Bolşevikler sonuna kadar bilhassa en sert eleştirileri yaptıkları Menşeviklerle ortaklaşma eğiliminde oldular. Birincisi gerektiğinde en geniş kesimlerle ortaklaşmaya çalışmak yabana atılamaz. İkincisi meclise girmeye çalışmak, meclisi zorlamak yabana atılamaz. Duma’ya giren Bolşevikler (1912) iki sigorta yasasının yapılmasını sağladılar.  Fakat bu yasalar yeterli olmadı sonra Bolşevikler sigorta fonu için işçi hareketinde sendikalardan bile daha etkili sonuç yaratan Çarın oyunlarını bozan bir mücadele sürecini ortaya koydular. Düşünün bir sigorta fonu siyaseti nelere kadir olmuş Ekim Devrimi öncesinde.

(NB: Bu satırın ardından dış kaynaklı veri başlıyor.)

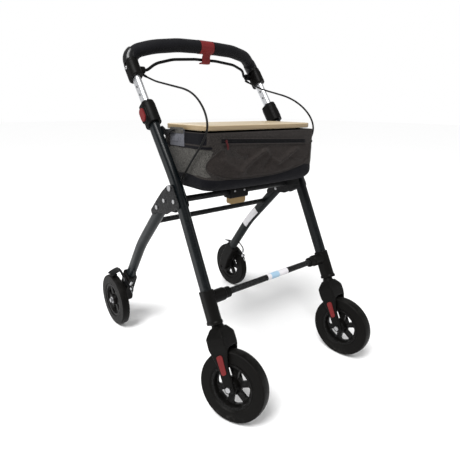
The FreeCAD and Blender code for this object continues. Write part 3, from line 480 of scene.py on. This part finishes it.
def makeCamera(s):
    turn, tilt, roll = (math.radians(s[k]) for k in ("turn", "tilt", "roll"))
    back = Vector((math.sin(turn) * math.cos(tilt), -math.cos(turn) * math.cos(tilt), math.sin(tilt)))
    right = (-back).cross(Vector((0, 0, 1))).normalized()
    up = right.cross(-back)
    tilted = right * math.cos(roll) + up * math.sin(roll)
    upright = up * math.cos(roll) - right * math.sin(roll)
    lens = bpy.data.cameras.new("camera")
    lens.lens = s["lens"]
    lens.sensor_width = 36
    camera = bpy.data.objects.new("camera", lens)
    camera.matrix_world = Matrix.Translation(s["camera"]) @ Matrix((tilted, upright, back)).transposed().to_4x4()
    scene.collection.objects.link(camera)
    scene.camera = camera


makeStudio(studio)
makeCamera(studio)
scene.view_settings.view_transform = "Standard"
print("rollator: studio ready")


# ---------- making pieces ----------

def stand(name, data):
    holder = bpy.data.objects.new(name, data)
    scene.collection.objects.link(holder)
    return holder


def wobble(x, y, z):
    return noise.noise(Vector((x, y, z)))


def addPiece(name, data, look, body, smooth=40):
    piece = stand(name, data)
    data.materials.clear()
    data.materials.append(finish[look])
    if smooth:
        smoothByAngle(data, smooth)
    if body:
        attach(piece, body)
    return piece


def meshFrom(name, bm):
    data = bpy.data.meshes.new(name)
    bmesh.ops.recalc_face_normals(bm, faces=bm.faces)
    bm.to_mesh(data)
    bm.free()
    return data


def bakeModifiers(piece):
    # the modifiers' result becomes the mesh itself
    bpy.context.view_layer.update()
    made = bpy.data.meshes.new_from_object(piece.evaluated_get(bpy.context.evaluated_depsgraph_get()))
    piece.modifiers.clear()
    piece.data = made


def sheetMesh(name, rows, closed=False, thickness=0.0, levels=0, outward=1):
    # rows of points joined into quads, thickened and rounded by subdivision
    bm = bmesh.new()
    grid = [[bm.verts.new(point) for point in row] for row in rows]
    for low, high in zip(grid, grid[1:]):
        count = len(low)
        for i in range(count if closed else count - 1):
            bm.faces.new((low[i], low[(i + 1) % count], high[(i + 1) % count], high[i]))
    data = bpy.data.meshes.new(name)
    bm.to_mesh(data)
    bm.free()
    holder = stand(name + "Holder", data)
    if thickness:
        thicken = holder.modifiers.new("thicken", "SOLIDIFY")
        thicken.thickness = thickness * mm
        thicken.offset = outward
    if levels:
        soften = holder.modifiers.new("soften", "SUBSURF")
        soften.levels = soften.render_levels = levels
    bakeModifiers(holder)
    made = holder.data
    bpy.data.objects.remove(holder)
    bm = bmesh.new()
    bm.from_mesh(made)
    bmesh.ops.recalc_face_normals(bm, faces=bm.faces)
    bm.to_mesh(made)
    bm.free()
    return made


def tubeMesh(name, points, radius, resolution=5):
    # round cord on a smooth NURBS line through control points, as a mesh
    curve = bpy.data.curves.new(name, "CURVE")
    curve.dimensions = "3D"
    curve.bevel_depth = radius * mm
    curve.bevel_resolution = 3
    curve.resolution_u = resolution
    curve.use_fill_caps = True
    line = curve.splines.new("NURBS")
    line.points.add(len(points) - 1)
    for slotPoint, point in zip(line.points, points):
        slotPoint.co = (*point, 1)
    line.order_u = 3
    line.use_endpoint_u = True
    holder = stand(name + "Line", curve)
    bpy.context.view_layer.update()
    data = bpy.data.meshes.new_from_object(holder.evaluated_get(bpy.context.evaluated_depsgraph_get()))
    bpy.data.objects.remove(holder)
    return data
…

Durmadan seçimi, meclisi, barajı yıkmayı, başkanlık sistemini durdurmayı küçümseyen tavırlar nere Bolşeviklerin tavrı nere. Bugün Türkiye’de HDP’nin barajı geçmesi ve başkanlık sistemini durdurması hiç ama hiç yabana atılamaz. Benim fikrim bu eğilimler solda küçük burjuva aydın olma eğiliminin öne geçmesi proleter bilinçle yaklaşmanın geriye çekilmesinden kaynaklanıyor. Proleter bilinç sürekli “biraz daha sıkıştırdık” derdindedir: “Barajı geçtik, geçmek için çok şey yaptık, AKP başkanlığı kazanamadı, kökünden kazımanın yolundayız” demekle meşguldür.

***

Çok yakın zamanda yine hepimizin kucakladığı övündüğü bir süreç yaşadık, Özgecan kardeşimiz için binlerce insan ayaklandı sokaklara döküldü. O gün bugündür kadın cinayetleri mücadelesi daha güçlü daha büyük ve daha yaygın. Ve yıllardır yürüttüğümüz hiçbir süreci kaçırmamak sayesinde sonuçlarını topluyoruz. Pek çok konuya çok ama çok hazırlıklıyız.

Katillere indirimlerin kaldırılarak ağırlaştırılmış müebbet cezası verilmesi herkesin hedefine yerleşti. Bir yasa maddesini yaptırmanın kadınların yaşamı için ne kadar önemli olduğunu bir kesim değil tüm kesimler anlamış bulunuyor. Bu yasa maddesi yapılana kadar bıkmadan usanmadan sonuna kadar peşinde olmak gerekir konusuna binlerce kadın bağlı.

Yasa maddesini kazanmanın arefesine geldik, Erdoğan’ın kadınlar için istediklerini ters çevirmenin virajını alabildik. “Sonuna kadar meclis sonuna kadar sokakları” arşın arşın hem de kaybettiğimiz kadınların aileleriyle ele geçirdik.

İşte bu yüzden bu tür bir mücadelelerin kıymetini bilmek, kulak vermek, deneyimlerinden faydalanmak, ders çıkarmak, hep birlikte omuzlayabilmek lazım.

Emin olun kadınlar yaşamaya devam ettiğinde dünyadaki kapitalizmi daha kolay yıkacağız.